WHAT YOU WILL DO ▸ Give back only the lines in the records below from the one with "on the floor" to the one with "points = [vertex.co", both inclusive, word for word.

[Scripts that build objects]
##########

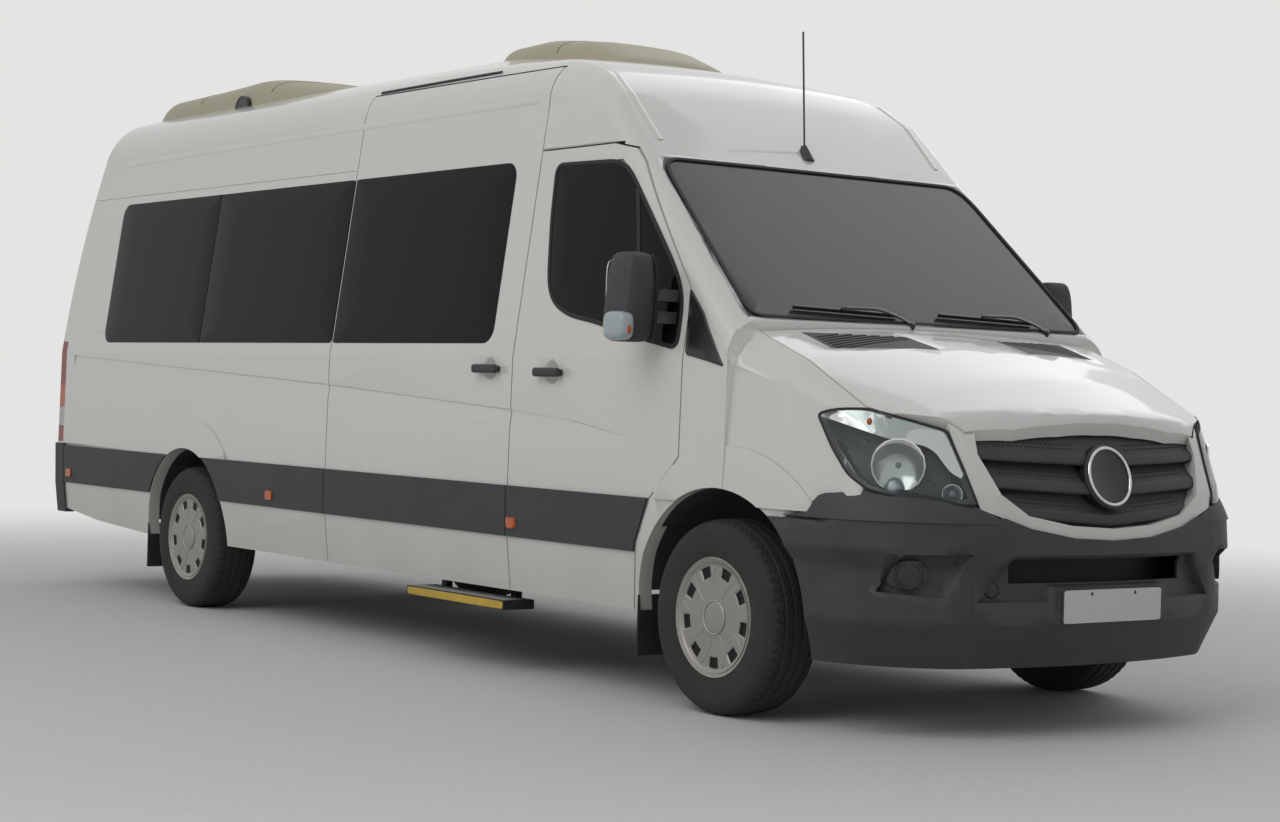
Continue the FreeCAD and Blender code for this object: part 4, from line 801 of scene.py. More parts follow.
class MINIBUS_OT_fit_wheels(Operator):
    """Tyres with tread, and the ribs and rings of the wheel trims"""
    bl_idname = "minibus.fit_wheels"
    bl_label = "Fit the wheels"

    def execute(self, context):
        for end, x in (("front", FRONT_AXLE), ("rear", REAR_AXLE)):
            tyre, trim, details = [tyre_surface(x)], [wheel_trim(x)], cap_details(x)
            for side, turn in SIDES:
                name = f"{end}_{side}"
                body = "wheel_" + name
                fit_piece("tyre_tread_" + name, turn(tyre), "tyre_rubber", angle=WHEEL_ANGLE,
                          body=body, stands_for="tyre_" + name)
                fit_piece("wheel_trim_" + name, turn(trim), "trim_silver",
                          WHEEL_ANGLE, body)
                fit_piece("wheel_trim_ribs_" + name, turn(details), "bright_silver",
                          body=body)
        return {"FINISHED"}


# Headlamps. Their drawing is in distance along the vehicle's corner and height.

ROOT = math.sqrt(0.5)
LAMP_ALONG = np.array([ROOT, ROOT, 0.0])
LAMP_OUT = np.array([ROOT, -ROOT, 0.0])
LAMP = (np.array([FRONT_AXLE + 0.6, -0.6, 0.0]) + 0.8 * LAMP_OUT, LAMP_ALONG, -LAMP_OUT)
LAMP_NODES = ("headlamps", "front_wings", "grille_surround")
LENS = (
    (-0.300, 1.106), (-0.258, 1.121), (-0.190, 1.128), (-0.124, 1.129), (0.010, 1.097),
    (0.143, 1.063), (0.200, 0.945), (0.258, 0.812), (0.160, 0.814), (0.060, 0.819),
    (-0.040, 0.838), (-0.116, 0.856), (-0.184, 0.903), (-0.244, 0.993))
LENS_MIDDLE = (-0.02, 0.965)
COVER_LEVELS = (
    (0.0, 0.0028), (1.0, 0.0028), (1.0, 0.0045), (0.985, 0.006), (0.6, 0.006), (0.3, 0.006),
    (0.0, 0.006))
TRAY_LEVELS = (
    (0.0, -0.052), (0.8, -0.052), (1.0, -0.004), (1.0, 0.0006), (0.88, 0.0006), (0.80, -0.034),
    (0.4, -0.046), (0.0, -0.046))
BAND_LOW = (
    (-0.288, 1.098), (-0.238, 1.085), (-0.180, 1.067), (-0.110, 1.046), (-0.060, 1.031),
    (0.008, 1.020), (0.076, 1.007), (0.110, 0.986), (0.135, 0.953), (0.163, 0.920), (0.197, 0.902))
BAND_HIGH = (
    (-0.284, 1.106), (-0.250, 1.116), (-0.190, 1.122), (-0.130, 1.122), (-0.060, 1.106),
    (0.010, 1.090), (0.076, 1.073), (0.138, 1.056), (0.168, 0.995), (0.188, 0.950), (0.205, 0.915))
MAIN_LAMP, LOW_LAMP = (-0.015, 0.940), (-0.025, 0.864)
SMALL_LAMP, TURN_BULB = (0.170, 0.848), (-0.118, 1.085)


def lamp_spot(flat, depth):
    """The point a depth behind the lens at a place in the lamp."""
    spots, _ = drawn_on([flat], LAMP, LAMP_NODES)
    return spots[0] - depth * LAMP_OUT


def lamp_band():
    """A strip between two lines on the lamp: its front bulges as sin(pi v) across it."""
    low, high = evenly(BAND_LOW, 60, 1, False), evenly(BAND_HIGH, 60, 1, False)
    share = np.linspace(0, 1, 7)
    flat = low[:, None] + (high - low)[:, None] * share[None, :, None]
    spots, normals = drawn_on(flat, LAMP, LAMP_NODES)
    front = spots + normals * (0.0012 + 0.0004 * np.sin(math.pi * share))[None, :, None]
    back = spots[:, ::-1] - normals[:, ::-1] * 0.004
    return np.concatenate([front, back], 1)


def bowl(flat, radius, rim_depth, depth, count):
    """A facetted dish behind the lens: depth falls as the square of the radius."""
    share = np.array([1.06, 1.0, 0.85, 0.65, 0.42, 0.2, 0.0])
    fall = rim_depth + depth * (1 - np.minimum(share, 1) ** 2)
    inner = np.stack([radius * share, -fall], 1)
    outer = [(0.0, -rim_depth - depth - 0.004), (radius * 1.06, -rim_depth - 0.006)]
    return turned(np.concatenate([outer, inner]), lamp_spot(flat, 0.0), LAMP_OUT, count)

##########

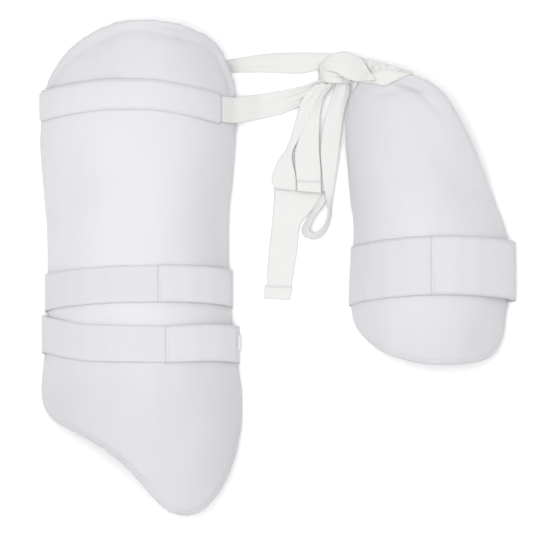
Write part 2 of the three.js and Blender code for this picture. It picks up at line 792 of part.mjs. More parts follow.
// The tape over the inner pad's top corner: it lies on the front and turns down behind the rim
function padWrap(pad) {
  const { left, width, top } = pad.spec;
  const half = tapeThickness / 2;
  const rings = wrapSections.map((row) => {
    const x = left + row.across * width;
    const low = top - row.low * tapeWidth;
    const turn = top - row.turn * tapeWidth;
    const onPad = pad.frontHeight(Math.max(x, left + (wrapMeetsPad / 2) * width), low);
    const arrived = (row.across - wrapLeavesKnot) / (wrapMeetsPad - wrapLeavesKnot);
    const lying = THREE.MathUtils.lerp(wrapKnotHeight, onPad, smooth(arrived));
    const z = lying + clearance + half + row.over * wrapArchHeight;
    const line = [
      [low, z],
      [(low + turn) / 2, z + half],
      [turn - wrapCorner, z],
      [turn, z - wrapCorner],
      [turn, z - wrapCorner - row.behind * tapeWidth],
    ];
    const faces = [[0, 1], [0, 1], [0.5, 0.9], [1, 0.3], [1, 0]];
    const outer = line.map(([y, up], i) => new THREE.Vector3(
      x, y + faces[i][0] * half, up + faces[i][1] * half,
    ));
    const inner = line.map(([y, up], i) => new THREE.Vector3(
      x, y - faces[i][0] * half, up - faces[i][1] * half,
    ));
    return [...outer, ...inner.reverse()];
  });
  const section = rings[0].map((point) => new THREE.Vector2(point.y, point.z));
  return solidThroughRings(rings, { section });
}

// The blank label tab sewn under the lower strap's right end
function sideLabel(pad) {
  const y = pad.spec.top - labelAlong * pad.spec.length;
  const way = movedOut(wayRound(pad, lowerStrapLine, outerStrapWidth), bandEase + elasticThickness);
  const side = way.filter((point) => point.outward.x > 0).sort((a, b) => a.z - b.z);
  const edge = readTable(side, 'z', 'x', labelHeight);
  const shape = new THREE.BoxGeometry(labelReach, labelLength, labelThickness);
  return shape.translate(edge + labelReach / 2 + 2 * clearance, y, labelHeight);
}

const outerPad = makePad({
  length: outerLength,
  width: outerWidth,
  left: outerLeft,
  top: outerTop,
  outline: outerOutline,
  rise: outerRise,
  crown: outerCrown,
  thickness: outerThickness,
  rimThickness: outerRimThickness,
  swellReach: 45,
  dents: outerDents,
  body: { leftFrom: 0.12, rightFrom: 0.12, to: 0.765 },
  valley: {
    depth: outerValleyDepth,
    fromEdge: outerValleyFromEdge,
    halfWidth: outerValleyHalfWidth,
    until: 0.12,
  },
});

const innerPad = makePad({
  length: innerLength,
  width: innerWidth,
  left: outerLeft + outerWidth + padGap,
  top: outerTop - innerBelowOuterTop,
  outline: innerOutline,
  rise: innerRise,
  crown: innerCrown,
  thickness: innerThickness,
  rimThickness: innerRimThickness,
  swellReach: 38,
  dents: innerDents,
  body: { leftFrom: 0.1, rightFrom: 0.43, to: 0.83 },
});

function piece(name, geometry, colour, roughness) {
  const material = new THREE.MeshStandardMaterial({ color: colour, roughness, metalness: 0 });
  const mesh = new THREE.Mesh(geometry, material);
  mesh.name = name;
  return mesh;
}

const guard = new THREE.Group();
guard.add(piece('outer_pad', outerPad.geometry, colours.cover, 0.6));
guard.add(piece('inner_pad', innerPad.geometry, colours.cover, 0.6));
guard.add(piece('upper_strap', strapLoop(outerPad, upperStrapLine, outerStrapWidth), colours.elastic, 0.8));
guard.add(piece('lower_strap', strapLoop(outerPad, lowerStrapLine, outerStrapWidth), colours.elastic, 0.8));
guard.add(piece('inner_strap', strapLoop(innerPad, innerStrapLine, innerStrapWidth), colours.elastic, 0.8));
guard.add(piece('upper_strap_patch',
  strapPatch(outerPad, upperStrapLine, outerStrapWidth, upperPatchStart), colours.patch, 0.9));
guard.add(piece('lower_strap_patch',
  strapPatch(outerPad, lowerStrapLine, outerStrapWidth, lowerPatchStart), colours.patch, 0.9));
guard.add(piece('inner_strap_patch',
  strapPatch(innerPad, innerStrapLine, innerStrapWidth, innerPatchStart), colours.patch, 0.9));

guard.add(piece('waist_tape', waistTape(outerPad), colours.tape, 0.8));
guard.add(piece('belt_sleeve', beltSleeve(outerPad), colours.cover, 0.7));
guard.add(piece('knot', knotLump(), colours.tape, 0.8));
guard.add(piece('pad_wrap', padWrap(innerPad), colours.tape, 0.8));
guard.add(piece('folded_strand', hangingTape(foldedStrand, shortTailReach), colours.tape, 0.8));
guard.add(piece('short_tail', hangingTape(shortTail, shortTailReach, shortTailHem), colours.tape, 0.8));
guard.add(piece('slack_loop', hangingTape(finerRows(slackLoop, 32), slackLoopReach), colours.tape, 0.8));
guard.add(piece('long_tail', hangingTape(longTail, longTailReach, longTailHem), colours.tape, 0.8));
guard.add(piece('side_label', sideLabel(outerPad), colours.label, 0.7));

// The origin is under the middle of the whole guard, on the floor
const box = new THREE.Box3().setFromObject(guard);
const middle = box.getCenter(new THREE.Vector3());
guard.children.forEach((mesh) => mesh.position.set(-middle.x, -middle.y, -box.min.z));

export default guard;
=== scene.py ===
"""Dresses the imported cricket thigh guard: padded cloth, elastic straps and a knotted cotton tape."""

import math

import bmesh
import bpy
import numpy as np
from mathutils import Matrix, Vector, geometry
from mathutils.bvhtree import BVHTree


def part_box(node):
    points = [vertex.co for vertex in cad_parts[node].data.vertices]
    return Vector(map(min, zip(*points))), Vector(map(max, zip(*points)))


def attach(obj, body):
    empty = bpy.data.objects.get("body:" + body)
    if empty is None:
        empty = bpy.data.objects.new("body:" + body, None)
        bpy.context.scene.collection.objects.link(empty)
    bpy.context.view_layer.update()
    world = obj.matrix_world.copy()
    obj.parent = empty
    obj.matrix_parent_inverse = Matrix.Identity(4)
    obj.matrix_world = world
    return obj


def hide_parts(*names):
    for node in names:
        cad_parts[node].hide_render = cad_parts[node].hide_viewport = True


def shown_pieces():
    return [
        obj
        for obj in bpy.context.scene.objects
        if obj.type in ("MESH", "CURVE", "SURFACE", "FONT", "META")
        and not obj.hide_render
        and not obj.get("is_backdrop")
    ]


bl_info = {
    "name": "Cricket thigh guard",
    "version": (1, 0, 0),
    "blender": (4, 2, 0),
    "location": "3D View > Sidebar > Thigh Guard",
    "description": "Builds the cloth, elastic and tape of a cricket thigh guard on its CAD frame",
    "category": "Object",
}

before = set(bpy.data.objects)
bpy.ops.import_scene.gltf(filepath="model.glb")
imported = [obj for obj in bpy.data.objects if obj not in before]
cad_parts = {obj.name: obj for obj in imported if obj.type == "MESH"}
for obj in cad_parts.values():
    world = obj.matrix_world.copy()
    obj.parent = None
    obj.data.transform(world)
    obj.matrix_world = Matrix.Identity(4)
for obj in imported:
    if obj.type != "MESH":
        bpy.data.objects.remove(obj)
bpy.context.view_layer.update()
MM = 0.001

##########

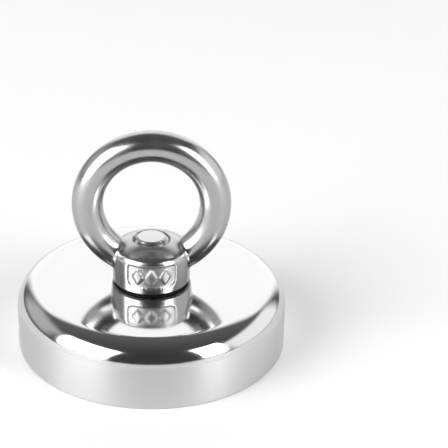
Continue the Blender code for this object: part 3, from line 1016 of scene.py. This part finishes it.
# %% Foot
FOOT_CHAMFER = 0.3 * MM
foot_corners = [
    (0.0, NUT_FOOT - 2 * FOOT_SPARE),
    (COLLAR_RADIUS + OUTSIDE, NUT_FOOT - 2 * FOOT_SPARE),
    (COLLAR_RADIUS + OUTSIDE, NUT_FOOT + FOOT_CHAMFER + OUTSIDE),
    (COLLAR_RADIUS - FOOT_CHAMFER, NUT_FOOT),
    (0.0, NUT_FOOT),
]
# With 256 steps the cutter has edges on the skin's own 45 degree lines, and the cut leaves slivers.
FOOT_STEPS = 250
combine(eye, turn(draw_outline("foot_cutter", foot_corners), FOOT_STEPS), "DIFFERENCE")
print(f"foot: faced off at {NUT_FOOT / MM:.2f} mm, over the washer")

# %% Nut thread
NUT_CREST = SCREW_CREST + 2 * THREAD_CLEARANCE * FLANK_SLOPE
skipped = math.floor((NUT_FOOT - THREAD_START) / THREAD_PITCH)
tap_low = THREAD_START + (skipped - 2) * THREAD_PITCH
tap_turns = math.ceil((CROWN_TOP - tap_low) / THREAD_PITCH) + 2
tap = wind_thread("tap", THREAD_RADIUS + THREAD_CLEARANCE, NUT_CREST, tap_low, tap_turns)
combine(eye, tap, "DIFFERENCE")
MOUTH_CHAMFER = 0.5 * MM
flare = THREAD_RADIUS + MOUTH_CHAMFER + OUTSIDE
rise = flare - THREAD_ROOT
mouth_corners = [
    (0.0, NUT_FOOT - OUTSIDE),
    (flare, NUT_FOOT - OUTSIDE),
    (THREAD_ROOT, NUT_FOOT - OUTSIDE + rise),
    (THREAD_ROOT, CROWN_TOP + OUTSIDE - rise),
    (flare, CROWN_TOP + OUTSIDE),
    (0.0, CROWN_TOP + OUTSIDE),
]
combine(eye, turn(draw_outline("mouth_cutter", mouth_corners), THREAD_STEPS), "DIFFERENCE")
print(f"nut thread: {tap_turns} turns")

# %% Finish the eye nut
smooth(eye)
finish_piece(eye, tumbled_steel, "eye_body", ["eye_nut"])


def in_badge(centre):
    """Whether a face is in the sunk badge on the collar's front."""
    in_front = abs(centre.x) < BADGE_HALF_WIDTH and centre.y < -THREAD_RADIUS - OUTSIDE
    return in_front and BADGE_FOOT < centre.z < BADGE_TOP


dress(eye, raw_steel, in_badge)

##########

WRITTEN ANSWER ▸
// The origin is under the middle of the whole guard, on the floor
const box = new THREE.Box3().setFromObject(guard);
const middle = box.getCenter(new THREE.Vector3());
guard.children.forEach((mesh) => mesh.position.set(-middle.x, -middle.y, -box.min.z));

export default guard;
=== scene.py ===
"""Dresses the imported cricket thigh guard: padded cloth, elastic straps and a knotted cotton tape."""

import math

import bmesh
import bpy
import numpy as np
from mathutils import Matrix, Vector, geometry
from mathutils.bvhtree import BVHTree


def part_box(node):
    points = [vertex.co for vertex in cad_parts[node].data.vertices]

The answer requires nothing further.